Published in Entropy, Vol 26(4), 303, March 2024.

Key Arguments

  1. Shared protentions as shared goals: Unites Husserlian phenomenology, active inference, and category theory to develop a framework for understanding social action premised on shared goals. "Protention" = anticipation of the immediate future. Shared protention = shared anticipation of collective outcomes.

  2. Shared generative models underwrite collective goal-directed behavior: When agents share aspects of their generative models (particularly the temporal/predictive aspects), they can coordinate toward shared goals without explicit negotiation.

  3. Group intentionality through shared protentions: Formalizes group intentionality — the "we intend to X" that is more than the sum of individual intentions — in terms of shared anticipatory structures within agents' generative models.

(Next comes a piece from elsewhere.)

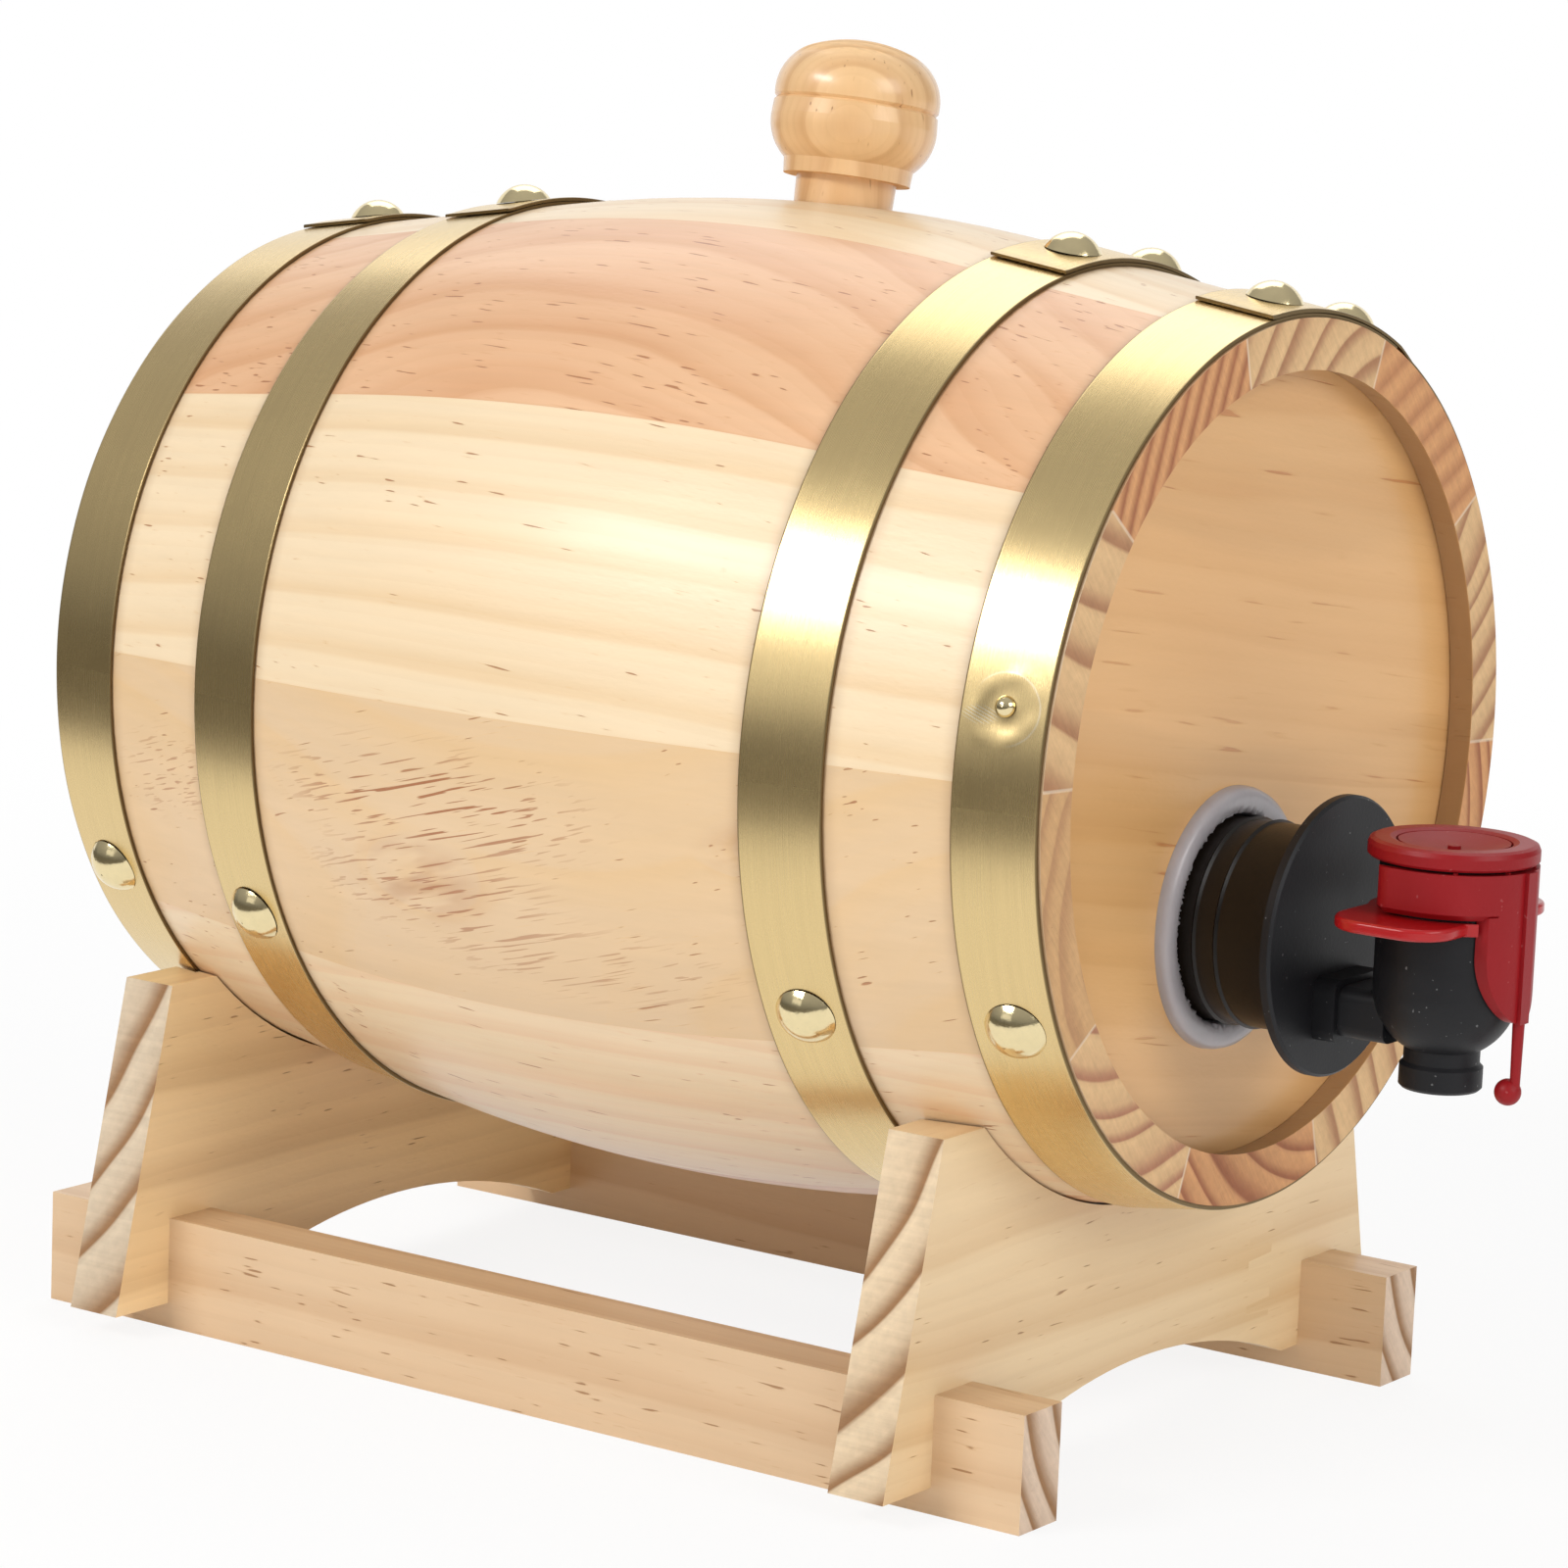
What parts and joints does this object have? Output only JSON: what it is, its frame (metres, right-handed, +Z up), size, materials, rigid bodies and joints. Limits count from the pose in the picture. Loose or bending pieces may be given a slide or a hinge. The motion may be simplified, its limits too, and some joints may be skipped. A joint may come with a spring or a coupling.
{
  "type": "cask drink dispenser",
  "caption": "Table-top wooden cask on a saddle cradle, bound with riveted brass hoops, with a push-button tap in the head and a turned bung.",
  "frame": {"origin": "on the table, under the middle of the overall length and width", "axes": "+Z up, +Y along the cask from the tap towards the rear head, +X across, to the right for someone who faces the tap"},
  "size_m": [0.1436, 0.2216, 0.1945],
  "materials": {
    "cradle_pine": "sanded, clear lacquer",
    "stave_pine": "satin clear varnish",
    "head_pine": "satin clear varnish",
    "turned_wood": "gloss clear varnish",
    "brushed_brass": "brushed along the strip",
    "polished_brass": "polished",
    "milky_plastic": "translucent, soft",
    "black_plastic": "satin moulding",
    "gloss_red": "gloss moulding",
    "satin_red": "satin moulding"
  },
  "bodies": {
    "cradle": {"rail_left": "cradle_pine", "rail_right": "cradle_pine", "board_front": "cradle_pine", "board_front_end": "cradle_pine", "board_rear": "cradle_pine"},
    "cask": {"stave_01": "stave_pine", "stave_02": "stave_pine", "stave_03": "stave_pine", "stave_04": "stave_pine", "stave_05": "stave_pine", "stave_06": "stave_pine", "stave_07": "stave_pine", "stave_08": "stave_pine", "stave_09": "stave_pine", "stave_10": "stave_pine", "head_front": "head_pine", "head_rear": "head_pine", "hoop_front_end": "brushed_brass", "hoop_front_bilge": "brushed_brass", "hoop_rear_bilge": "brushed_brass", "hoop_rear_end": "brushed_brass", "hoop_rivets": "polished_brass", "hoop_nails": "polished_brass", "hoop_brad": "polished_brass", "gland": "milky_plastic"},
    "bung": {"bung": "turned_wood"},
    "tap": {"tap_body": "black_plastic", "finger_grip": "gloss_red", "button_rim": "satin_red"},
    "button": {"button_pad": "satin_red", "valve_stem": "black_plastic", "valve_plug": "black_plastic"},
    "guard": {"tear_guard": "satin_red"}
  },
  "joints": [
    {"name": "cask_lift", "type": "slide", "parent": "cradle", "child": "cask", "axis": [0, 0, 1], "range_m": [0, 0.08]},
    {"name": "bung_pull", "type": "slide", "parent": "cask", "child": "bung", "axis": [0.165, 0, 0.9863], "range_m": [0, 0.045]},
    {"name": "tap_turn", "type": "hinge", "parent": "cask", "child": "tap", "pos_m": [-0.0065, -0.08213, 0.078], "axis": [0, -1, 0], "range_deg": [-90, 90]},
    {"name": "button_push", "type": "slide", "parent": "tap", "child": "button", "axis": [0, 0, -1], "range_m": [0, 0.0035], "stiffness_N_per_m": 2500},
    {"name": "guard_tear", "type": "slide", "parent": "tap", "child": "guard", "axis": [0, -1, 0], "range_m": [0, 0.03]}
  ]
}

  4. Category theory formalization: Uses category theory to formalize the mathematical structure of shared goals, providing a rigorous framework for multi-agent coordination.

Agent Notes

Why this matters: "Shared protentions" maps to our collective objectives. When multiple agents share the same anticipation of what the KB should look like (more complete, higher confidence, denser cross-links), that IS a shared protention. The paper formalizes why agents with shared objectives coordinate without centralized control.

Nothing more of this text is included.